**WHAT YOU SHOULD DO:** Copy out all lines where "Blender" appears.

**AVAILABLE RECORDS:**
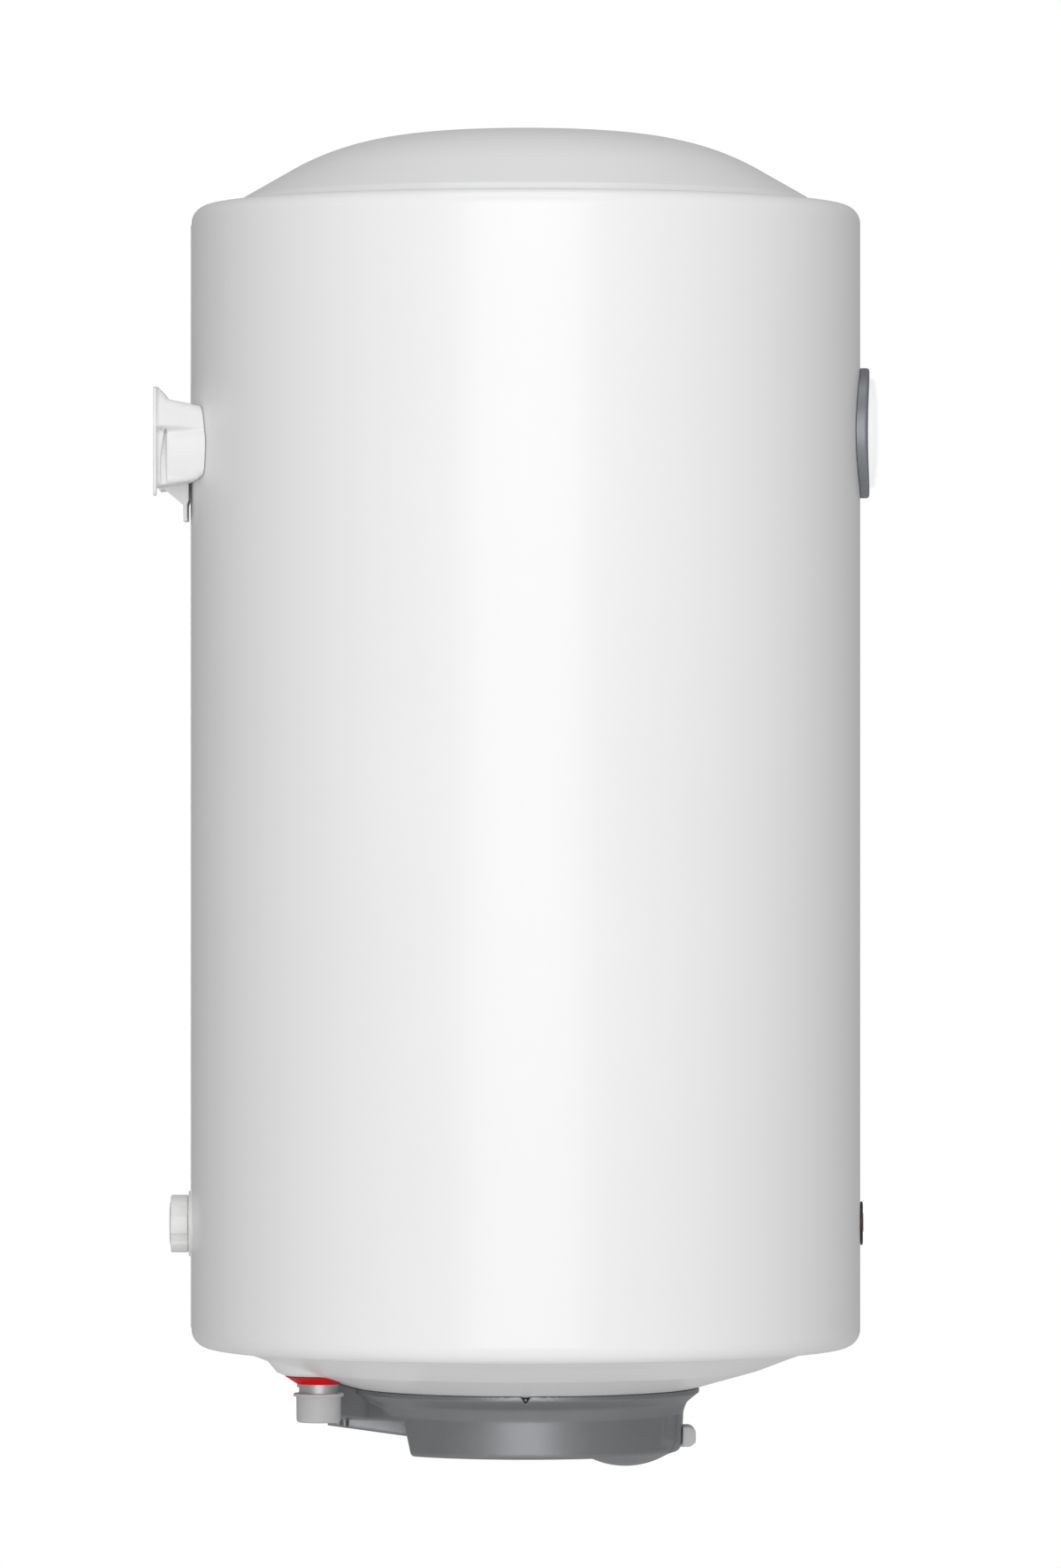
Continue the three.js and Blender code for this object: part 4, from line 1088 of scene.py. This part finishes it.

---

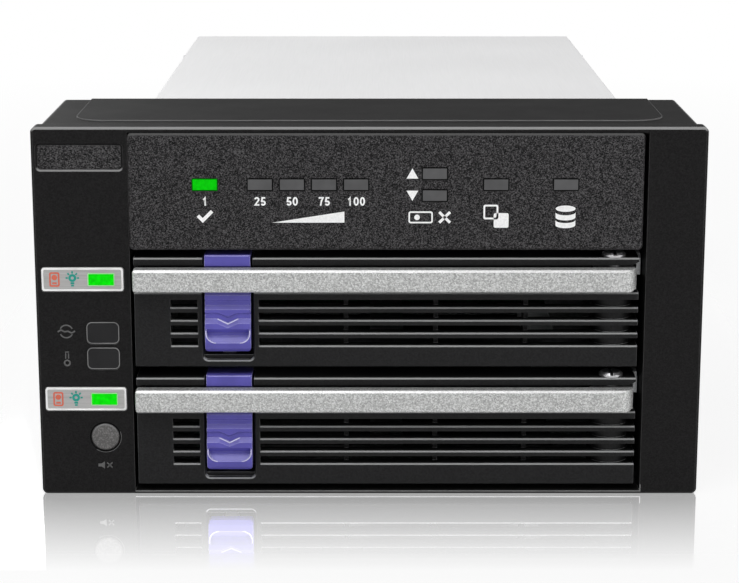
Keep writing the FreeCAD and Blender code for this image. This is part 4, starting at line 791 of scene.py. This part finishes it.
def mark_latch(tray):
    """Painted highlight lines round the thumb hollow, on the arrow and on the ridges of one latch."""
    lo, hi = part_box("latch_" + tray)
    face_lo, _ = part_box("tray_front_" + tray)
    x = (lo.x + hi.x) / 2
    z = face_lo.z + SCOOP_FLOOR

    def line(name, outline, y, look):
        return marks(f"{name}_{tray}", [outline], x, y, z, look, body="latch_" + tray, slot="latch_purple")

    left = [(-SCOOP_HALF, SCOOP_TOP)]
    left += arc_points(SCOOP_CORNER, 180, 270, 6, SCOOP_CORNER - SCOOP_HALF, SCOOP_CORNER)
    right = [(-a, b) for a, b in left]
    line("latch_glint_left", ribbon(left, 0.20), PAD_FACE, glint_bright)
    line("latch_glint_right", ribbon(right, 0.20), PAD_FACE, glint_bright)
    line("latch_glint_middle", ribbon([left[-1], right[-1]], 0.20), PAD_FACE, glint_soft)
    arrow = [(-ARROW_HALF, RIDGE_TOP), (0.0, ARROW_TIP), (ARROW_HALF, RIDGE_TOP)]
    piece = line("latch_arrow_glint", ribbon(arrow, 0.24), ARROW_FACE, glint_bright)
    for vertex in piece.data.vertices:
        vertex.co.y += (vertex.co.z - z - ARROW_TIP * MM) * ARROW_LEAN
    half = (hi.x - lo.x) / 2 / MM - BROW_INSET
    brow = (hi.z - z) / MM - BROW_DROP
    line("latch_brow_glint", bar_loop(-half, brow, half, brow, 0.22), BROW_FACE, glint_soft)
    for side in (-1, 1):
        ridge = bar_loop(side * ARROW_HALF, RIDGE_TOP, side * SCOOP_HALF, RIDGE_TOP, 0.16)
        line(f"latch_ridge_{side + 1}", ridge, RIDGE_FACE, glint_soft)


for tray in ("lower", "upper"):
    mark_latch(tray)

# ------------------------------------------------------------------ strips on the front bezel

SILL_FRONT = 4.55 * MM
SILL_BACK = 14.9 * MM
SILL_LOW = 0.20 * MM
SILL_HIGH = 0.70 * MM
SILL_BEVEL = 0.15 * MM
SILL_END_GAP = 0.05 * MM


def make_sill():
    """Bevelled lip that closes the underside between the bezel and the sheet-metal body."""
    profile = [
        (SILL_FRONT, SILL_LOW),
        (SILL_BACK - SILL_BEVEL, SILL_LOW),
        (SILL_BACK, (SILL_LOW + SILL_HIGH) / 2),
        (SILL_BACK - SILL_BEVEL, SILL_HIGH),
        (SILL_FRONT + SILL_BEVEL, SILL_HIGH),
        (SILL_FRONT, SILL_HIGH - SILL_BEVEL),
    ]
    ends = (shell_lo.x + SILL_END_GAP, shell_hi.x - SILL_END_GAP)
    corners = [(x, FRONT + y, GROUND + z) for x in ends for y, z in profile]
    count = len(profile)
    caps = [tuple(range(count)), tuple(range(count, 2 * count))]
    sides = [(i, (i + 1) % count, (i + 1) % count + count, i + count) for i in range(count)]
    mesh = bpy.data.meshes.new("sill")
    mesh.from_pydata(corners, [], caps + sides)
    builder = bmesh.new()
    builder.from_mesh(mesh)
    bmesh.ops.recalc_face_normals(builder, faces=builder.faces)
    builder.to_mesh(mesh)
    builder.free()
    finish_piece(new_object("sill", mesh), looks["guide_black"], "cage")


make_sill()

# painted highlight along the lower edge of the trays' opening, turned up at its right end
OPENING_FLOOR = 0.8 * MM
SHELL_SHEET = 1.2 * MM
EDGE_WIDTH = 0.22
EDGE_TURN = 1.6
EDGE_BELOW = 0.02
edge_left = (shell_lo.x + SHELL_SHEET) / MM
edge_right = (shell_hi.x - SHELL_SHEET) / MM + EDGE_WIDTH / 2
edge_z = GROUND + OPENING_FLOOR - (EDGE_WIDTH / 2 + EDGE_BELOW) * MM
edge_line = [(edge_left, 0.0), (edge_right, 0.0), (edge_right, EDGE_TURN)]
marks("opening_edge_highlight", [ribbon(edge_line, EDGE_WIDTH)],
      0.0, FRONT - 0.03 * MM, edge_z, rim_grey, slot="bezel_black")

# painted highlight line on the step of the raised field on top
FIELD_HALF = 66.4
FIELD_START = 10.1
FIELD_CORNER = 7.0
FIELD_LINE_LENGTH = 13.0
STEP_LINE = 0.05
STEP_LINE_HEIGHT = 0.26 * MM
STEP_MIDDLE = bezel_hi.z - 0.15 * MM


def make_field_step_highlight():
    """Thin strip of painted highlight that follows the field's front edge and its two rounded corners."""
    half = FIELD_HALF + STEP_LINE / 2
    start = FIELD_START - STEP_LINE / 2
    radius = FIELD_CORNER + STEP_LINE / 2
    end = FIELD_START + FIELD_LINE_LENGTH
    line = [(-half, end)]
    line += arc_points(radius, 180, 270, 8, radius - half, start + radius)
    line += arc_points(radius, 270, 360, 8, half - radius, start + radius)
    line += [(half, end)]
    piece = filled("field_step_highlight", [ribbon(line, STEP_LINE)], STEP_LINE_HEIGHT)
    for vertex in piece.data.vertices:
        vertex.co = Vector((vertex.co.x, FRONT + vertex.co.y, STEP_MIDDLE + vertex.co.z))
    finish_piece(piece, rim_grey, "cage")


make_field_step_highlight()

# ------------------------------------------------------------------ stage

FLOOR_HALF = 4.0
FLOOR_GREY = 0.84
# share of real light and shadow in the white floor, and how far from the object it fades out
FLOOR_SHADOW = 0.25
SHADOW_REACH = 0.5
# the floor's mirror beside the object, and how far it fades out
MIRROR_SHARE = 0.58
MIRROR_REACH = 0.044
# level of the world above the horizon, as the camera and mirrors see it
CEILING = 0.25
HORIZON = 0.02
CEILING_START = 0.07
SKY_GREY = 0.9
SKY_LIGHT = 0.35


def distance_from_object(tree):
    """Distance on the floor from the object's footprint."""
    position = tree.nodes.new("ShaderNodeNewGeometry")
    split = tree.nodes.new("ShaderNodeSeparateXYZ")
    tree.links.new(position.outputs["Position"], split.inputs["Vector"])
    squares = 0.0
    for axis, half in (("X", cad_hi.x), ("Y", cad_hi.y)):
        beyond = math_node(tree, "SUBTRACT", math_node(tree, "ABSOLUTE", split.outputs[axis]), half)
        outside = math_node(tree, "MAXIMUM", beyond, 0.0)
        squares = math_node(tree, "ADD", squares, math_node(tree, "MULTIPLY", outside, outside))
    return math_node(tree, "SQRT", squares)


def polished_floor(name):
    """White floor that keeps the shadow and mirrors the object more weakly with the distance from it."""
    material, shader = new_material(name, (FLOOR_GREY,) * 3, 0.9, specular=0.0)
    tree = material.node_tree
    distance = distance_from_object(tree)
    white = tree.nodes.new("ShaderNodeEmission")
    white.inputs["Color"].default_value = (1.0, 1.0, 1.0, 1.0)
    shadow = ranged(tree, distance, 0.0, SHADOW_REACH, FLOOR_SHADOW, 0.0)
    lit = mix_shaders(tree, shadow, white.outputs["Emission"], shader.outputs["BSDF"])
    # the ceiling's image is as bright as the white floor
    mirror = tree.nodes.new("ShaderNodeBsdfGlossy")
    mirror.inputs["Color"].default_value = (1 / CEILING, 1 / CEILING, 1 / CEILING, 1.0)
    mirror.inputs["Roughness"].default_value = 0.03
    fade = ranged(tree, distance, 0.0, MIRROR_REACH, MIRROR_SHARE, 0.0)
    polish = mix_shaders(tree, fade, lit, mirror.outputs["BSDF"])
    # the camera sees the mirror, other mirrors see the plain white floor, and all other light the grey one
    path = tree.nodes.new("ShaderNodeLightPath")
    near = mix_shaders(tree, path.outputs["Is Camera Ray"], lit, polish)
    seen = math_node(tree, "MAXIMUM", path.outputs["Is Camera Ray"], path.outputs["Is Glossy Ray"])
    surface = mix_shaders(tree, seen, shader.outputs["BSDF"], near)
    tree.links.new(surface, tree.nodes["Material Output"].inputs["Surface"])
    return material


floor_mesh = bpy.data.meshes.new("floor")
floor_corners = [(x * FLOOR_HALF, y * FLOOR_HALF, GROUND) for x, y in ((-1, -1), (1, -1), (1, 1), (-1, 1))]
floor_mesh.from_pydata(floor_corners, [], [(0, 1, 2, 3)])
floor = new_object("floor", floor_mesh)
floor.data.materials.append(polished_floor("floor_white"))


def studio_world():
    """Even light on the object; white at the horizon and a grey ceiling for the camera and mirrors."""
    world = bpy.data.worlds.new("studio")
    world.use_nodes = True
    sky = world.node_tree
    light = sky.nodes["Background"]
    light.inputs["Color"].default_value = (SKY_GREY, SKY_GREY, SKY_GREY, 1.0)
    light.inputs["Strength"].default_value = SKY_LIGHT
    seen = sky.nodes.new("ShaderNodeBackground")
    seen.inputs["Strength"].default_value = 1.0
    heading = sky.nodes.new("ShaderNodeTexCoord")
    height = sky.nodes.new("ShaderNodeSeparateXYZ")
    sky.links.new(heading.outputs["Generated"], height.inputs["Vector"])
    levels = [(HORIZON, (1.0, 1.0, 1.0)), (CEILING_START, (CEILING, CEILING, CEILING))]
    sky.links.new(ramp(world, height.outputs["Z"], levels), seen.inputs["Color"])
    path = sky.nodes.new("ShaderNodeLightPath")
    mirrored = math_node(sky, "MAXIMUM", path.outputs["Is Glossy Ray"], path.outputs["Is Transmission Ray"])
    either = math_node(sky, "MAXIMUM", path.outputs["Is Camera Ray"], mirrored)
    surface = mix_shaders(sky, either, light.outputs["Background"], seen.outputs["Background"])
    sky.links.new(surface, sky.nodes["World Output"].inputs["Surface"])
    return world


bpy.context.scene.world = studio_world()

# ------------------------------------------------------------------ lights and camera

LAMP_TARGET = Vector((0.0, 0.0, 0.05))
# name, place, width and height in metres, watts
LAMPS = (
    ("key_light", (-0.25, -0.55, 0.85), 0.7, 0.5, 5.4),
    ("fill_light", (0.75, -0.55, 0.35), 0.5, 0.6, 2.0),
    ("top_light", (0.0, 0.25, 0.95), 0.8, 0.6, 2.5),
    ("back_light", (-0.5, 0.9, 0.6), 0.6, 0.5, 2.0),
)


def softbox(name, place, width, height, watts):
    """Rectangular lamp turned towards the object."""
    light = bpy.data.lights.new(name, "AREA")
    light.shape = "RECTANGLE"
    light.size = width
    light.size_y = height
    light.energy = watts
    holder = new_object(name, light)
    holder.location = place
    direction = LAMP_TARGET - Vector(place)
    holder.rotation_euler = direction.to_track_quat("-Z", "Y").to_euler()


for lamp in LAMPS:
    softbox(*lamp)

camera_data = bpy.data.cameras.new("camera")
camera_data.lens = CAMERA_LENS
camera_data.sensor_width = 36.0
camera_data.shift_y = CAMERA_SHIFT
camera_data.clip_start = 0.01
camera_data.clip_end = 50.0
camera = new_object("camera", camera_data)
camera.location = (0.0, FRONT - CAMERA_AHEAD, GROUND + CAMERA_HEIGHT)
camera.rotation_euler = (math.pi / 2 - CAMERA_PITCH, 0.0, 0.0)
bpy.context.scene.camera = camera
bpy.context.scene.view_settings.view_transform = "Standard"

**COMPLETE RESPONSE:**
Continue the three.js and Blender code for this object: part 4, from line 1088 of scene.py. This part finishes it.
Keep writing the FreeCAD and Blender code for this image. This is part 4, starting at line 791 of scene.py. This part finishes it.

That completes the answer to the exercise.